Opinion
No. 15630.
August 2, 1933.
Richard K. Stevens (of Stradley, Ronon, Stevens Denby), of Philadelphia, Pa., for plaintiff.
Charles Myers (of Barnes, Biddle Myers), of Philadelphia, Pa., for defendant.
This was an action at law for damages against a carrier for failure to notify a consignor of the nondelivery of a shipment of goods. The jury returned a verdict in favor of the plaintiff for $1,329.46.
The plaintiff shipped two carloads of beans from Idaho to Philadelphia on a shippers' order bill of lading to itself with directions to notify Elkan B. Marks. The cars arrived in Philadelphia on February 26 and March 9, 1929, respectively, and Marks was promptly notified of their arrival, but refused to take the goods. The plaintiff after inquiry was finally informed on March 27th that the cars were on hand at the Pennsylvania Warehouse Safe Deposit Company as agents for the carrier awaiting surrender of the bills of lading. The plaintiff then sold the beans and brings this suit for its loss based on the difference between the market price in Philadelphia at the time of arrival and the price obtained at the sale.
The court submitted to the jury the question whether notice had been given within a reasonable time. The jury found that it had not. The question involved in this motion is whether the defendant railroad company was under a duty to give the plaintiff any notice at all of the failure of the notified party to accept the goods. It is conceded that no term of the bill of lading imposes such a duty.
The decisions in various jurisdictions are hopelessly conflicting as reference to Lust on the Law of Loss Damage Claims (34th Ed.) c. 4, § 7, p. 169, and to the note in 4 A.L.R. at page 1285 will disclose. However, it is clear that by the law of the state of Pennsylvania no such duty exists. See Keystone Publishing Company v. Pennsylvania Railroad Company, 78 Pa. Super. 486; McCarthy v. Pennsylvania Railroad Company, 97 Pa. Super. 570.
There appears to be no decision of the Supreme Court of the United States ruling the question directly, but it is pretty clearly indicated in several decisions that the court does not recognize the existence of the duty. In North Pennsylvania Railroad Company v. Commercial Nat. Bank, 123 U.S. 727, 736, 8 S. Ct. 266, 271, 31 L. Ed. 287, the court, applying the rule of The Thames, 14 Wall. 98, 20 L. Ed. 804, to a carrier by land, and quoting that opinion, said: "And if, after inquiry, the consignee or the indorsee of the bill of lading for delivery to order cannot be found, the duty of the carrier is to retain the goods until they are claimed, or to store them prudently for and on account of their owner. He may thus relieve himself from the carrier's responsibility."
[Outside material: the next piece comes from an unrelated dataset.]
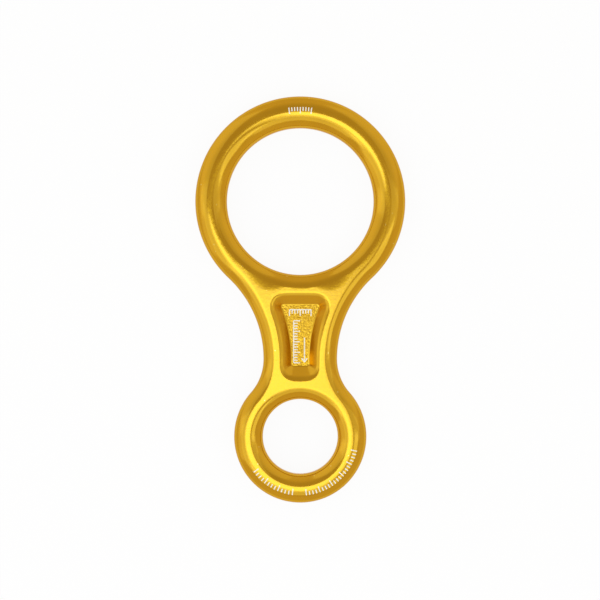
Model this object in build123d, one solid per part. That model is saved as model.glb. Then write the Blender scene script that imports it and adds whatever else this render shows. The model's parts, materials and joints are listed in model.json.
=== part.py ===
from build123d import *
import os
from math import cos, radians, tan

# Figure-eight belay and abseil device: one closed-die aluminium forging.
#
# A large rope ring and a small karabiner eye are joined by a waisted web. Every outer and inner edge
# is rolled to a round so that rope runs over it, and a drafted keystone pocket lightens both faces of
# the web. The device lies flat: +Z is its thickness, +Y points to the rope ring, and the origin is the
# bottom centre of its bounding box. Units are millimetres and degrees.

# ---- Driving dimensions ------------------------------------------------------------------------
rope_hole_diameter = 49.0  # clear hole of the rope ring
rope_ring_bar = 10.6  # width of the ring's bar, seen from above
eye_diameter = 25.0  # clear hole that the karabiner goes through
eye_bar = 9.6  # width of the eye's bar, seen from above
hole_spacing = 78.5  # between the two hole centres
waist_width = 24.6  # narrowest width of the web
waist_from_eye = 25.9  # from the eye's centre to the narrowest section
thickness = 10.4  # flat face to flat face
parting_land = 1.2  # straight wall left at mid-thickness, where the forging's flash is trimmed

pocket_depth = 2.8  # in each face of the web
pocket_draft = 40.0  # slope of the pocket's walls from upright
pocket_rim_radius = 3.7  # roll from the flat face into the pocket
pocket_floor_radius = 0.4  # fillet at the foot of the pocket's walls
pocket_corner_radius = 0.6  # of the floor's corners, in plan
rib_flat = 0.75  # flat left between the waist's rolled edge and the pocket's rim
rope_side_flat = 0.6  # flat left between the rope hole's rolled edge and the pocket's rim
eye_side_flat = 1.2  # flat left between the eye's rolled edge and the pocket's rim

# ---- Sizes that follow -------------------------------------------------------------------------
rope_hole_radius = rope_hole_diameter / 2
eye_radius = eye_diameter / 2
rope_ring_radius = rope_hole_radius + rope_ring_bar
eye_ring_radius = eye_radius + eye_bar
waist_half = waist_width / 2

length = rope_ring_radius + hole_spacing + eye_ring_radius
rope_centre_y = length / 2 - rope_ring_radius
eye_centre_y = rope_centre_y - hole_spacing
waist_y = eye_centre_y + waist_from_eye

# the rolled edge is as large as the thickness allows, and never rounds a bar away
WIDEST_ROLL = 0.48  # share of a bar's width that one rolled edge may take
edge_radius = min((thickness - parting_land) / 2, WIDEST_ROLL * min(rope_ring_bar, eye_bar))

# the rim's roll and the floor's fillet share the pocket's wall
wall_slope = radians(90 - pocket_draft)  # from the flat face down to the wall
wall_run = pocket_depth * tan(radians(pocket_draft))  # plan width of the wall
tallest_rim = pocket_depth / (1 - cos(wall_slope)) - pocket_floor_radius
rim_radius = min(pocket_rim_radius, tallest_rim)
rim_setback = rim_radius * tan(wall_slope / 2)  # plan width of the roll, outside the wall's top


def hollow_radius(ring_radius, ring_distance):
    """Radius of the hollow arc that touches a ring and stands square to the waist line."""
    reach = waist_half**2 + ring_distance**2 - ring_radius**2
    return reach / (2 * (ring_radius - waist_half))


rope_hollow_radius = hollow_radius(rope_ring_radius, rope_centre_y - waist_y)
eye_hollow_radius = hollow_radius(eye_ring_radius, waist_y - eye_centre_y)
rope_hollow = Vector(waist_half + rope_hollow_radius, waist_y)  # centre of the arc, on the right
eye_hollow = Vector(waist_half + eye_hollow_radius, waist_y)


def mirrored(point):
    """The same point on the left-hand side."""
    return Vector(-point.X, point.Y)


def arc_about(centre, start, end):
    """The shorter arc from start to end about centre."""
    middle = (start - centre).normalized() + (end - centre).normalized()
    return ThreePointArc(start, centre + middle.normalized() * (start - centre).length, end)


# ---- Outline: two rings drawn together by hollow arcs -------------------------------------------
def forging_outline():
    """Outline of the forging, with the rope hole and the karabiner eye in it."""
    rope_centre = Vector(0, rope_centre_y)
    eye_centre = Vector(0, eye_centre_y)
    waist = Vector(waist_half, waist_y)
    rope_touch = rope_centre + (rope_hollow - rope_centre).normalized() * rope_ring_radius
    eye_touch = eye_centre + (eye_hollow - eye_centre).normalized() * eye_ring_radius
    ring_top = rope_centre + Vector(0, rope_ring_radius)
    eye_bottom = eye_centre - Vector(0, eye_ring_radius)
    with BuildSketch() as sketch:
        with BuildLine():
            ThreePointArc(mirrored(rope_touch), ring_top, rope_touch)
            arc_about(rope_hollow, rope_touch, waist)
            arc_about(eye_hollow, waist, eye_touch)
            ThreePointArc(eye_touch, eye_bottom, mirrored(eye_touch))
            arc_about(mirrored(eye_hollow), mirrored(eye_touch), mirrored(waist))
            arc_about(mirrored(rope_hollow), mirrored(waist), mirrored(rope_touch))
        make_face()
        with Locations(rope_centre):
            Circle(rope_hole_radius, mode=Mode.SUBTRACT)
        with Locations(eye_centre):
            Circle(eye_radius, mode=Mode.SUBTRACT)
    return sketch.sketch


# ---- Pocket: a keystone whose sides run along the ribs -------------------------------------------
def pocket_mouth():
    """The pocket's outline where its walls would meet the flat face, without the rim's roll."""
    top_y = rope_centre_y - rope_hole_radius - edge_radius - rope_side_flat - rim_setback
    bottom_y = eye_centre_y + eye_radius + edge_radius + eye_side_flat + rim_setback
    side_radius = rope_hollow_radius + edge_radius + rib_flat + rim_setback

    def on_side(y):
        """The point at height y of the right-hand side, which keeps its distance from the waist."""
        return Vector(rope_hollow.X - (side_radius**2 - (y - waist_y) ** 2) ** 0.5, y)

    top = on_side(top_y)
    bottom = on_side(bottom_y)
    with BuildSketch() as sketch:
        with BuildLine():
            arc_about(rope_hollow, top, bottom)
            Line(bottom, mirrored(bottom))
            arc_about(mirrored(rope_hollow), mirrored(bottom), mirrored(top))
            Line(mirrored(top), top)
        make_face()
        fillet(sketch.vertices(), wall_run + pocket_corner_radius)
    return sketch.sketch


# ---- Body ----------------------------------------------------------------------------------------
def forged_body():
    """The whole forging: rolled edges all round, and a pocket in each face of the web."""
    upper_face = Plane.XY.offset(thickness)
    lower_face = Plane(origin=(0, 0, 0), x_dir=(-1, 0, 0), z_dir=(0, 0, -1))
    with BuildPart() as body:
        add(forging_outline())
        extrude(amount=thickness)
        fillet(body.faces().filter_by(Axis.Z).edges(), edge_radius)
        for face_plane in (upper_face, lower_face):
            with BuildSketch(face_plane):
                add(pocket_mouth())
            extrude(amount=-pocket_depth, taper=pocket_draft, mode=Mode.SUBTRACT)
            outward = Axis(face_plane.origin, face_plane.z_dir)
            levels = body.edges(Select.LAST).group_by(outward)
            foot = levels[0]
            rim = levels[-1]
            fillet(foot, pocket_floor_radius)
            fillet(rim, rim_radius)
    return body.part


body = forged_body()
os.makedirs("parts", exist_ok=True)
export_step(body, "parts/forged_body.step")
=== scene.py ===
import json
import random
from math import asin, atan, atan2, ceil, cos, degrees, pi, radians, sin, tan

import bmesh
import bpy
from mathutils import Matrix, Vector
from mathutils.bvhtree import BVHTree
from mathutils.geometry import delaunay_2d_cdt
from mathutils.kdtree import KDTree


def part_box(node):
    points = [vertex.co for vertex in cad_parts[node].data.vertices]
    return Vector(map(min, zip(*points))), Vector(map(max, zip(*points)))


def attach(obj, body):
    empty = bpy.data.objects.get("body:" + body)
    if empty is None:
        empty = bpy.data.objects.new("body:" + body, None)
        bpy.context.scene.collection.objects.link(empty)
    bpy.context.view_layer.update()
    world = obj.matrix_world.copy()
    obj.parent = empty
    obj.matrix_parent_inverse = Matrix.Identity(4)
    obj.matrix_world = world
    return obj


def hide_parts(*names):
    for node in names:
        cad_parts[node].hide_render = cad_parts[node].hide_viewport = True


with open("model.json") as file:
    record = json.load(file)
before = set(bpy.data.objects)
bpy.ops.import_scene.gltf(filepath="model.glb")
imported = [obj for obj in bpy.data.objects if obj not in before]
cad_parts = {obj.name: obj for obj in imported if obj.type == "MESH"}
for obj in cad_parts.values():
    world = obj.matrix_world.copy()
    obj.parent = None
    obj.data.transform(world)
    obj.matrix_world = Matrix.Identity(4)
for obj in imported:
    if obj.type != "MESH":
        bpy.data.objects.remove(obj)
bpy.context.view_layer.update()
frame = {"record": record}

# The looks of a figure-eight belay device: one forged and gold-anodised body, redrawn around the
# frame's sizes with its rolled edges and its blasted pockets, and plain scales etched on it.
# Lengths are in metres, and turns in radians where nothing else is said.

MM = 0.001

# ---- Sizes from the frame ----------------------------------------------------------------------------
mounts = {mount["name"]: mount for mount in frame["record"]["mounts"]}
body_low, body_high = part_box("forged_body")
MARK_LIFT = 0.02 * MM  # how far the etched marks stand above the metal, inside the CAD box
THICKNESS = body_high.z - body_low.z - 2 * MARK_LIFT
MIDDLE = (body_high.z + body_low.z) / 2
ROPE_Y = mounts["rope_ring"]["pos_m"][1]
ROPE_HOLE = mounts["rope_ring"]["dims"]["r_mm"] * MM
ROPE_RING = body_high.y - ROPE_Y
EYE_Y = mounts["karabiner_eye"]["pos_m"][1]
EYE_HOLE = mounts["karabiner_eye"]["dims"]["r_mm"] * MM
EYE_RING = EYE_Y - body_low.y
LAND = mounts["karabiner_eye"]["dims"]["length_mm"] * MM  # straight wall at mid-thickness
EDGE_ROLL = (THICKNESS - LAND) / 2  # what a plain round on every edge takes, in plan and in depth

# ---- Sizes of the web and its pockets --------------------------------------------------------------
WAIST = 12.3 * MM  # half of the web's narrowest width
WAIST_Y = EYE_Y + 25.9 * MM
POCKET_DEPTH = 2.8 * MM
POCKET_RUN = 4.26 * MM  # width in plan of the rolled wall, from the flat face to the floor
WALL_SLOPE = radians(43.3)  # from the face
FLOOR_ROLL = 0.65 * MM  # radius where the wall meets the floor
POCKET_CORNER = 0.6 * MM  # radius of the floor's corners
POCKET_EASING = 24  # passes of smoothing over the rim's bends
RIB_FLAT = 0.75 * MM  # the pocket's distance from the outside, less EDGE_ROLL
ROPE_SIDE_FLAT = 0.9 * MM  # and from the rope hole
EYE_SIDE_FLAT = 1.2 * MM  # and from the eye
ROPE_SIDE_RAMP = 0.3 * MM  # how much longer in plan the wall on the rope hole's side is
EYE_SIDE_RAMP = 1.2 * MM  # and the wall on the eye's side
GRAIN = 0.036 * MM  # spread of the blasted floor's heights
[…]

Following the Pennsylvania rule and what appears to be the rule of the federal courts, I hold that, in the absence of a provision in the bill of lading, there is no duty upon a carrier to notify the shipper of nondelivery of goods. It follows that the defendant's general point should have been affirmed.
The motion for a new trial is granted upon the sole ground that the defendant's general point should have been affirmed.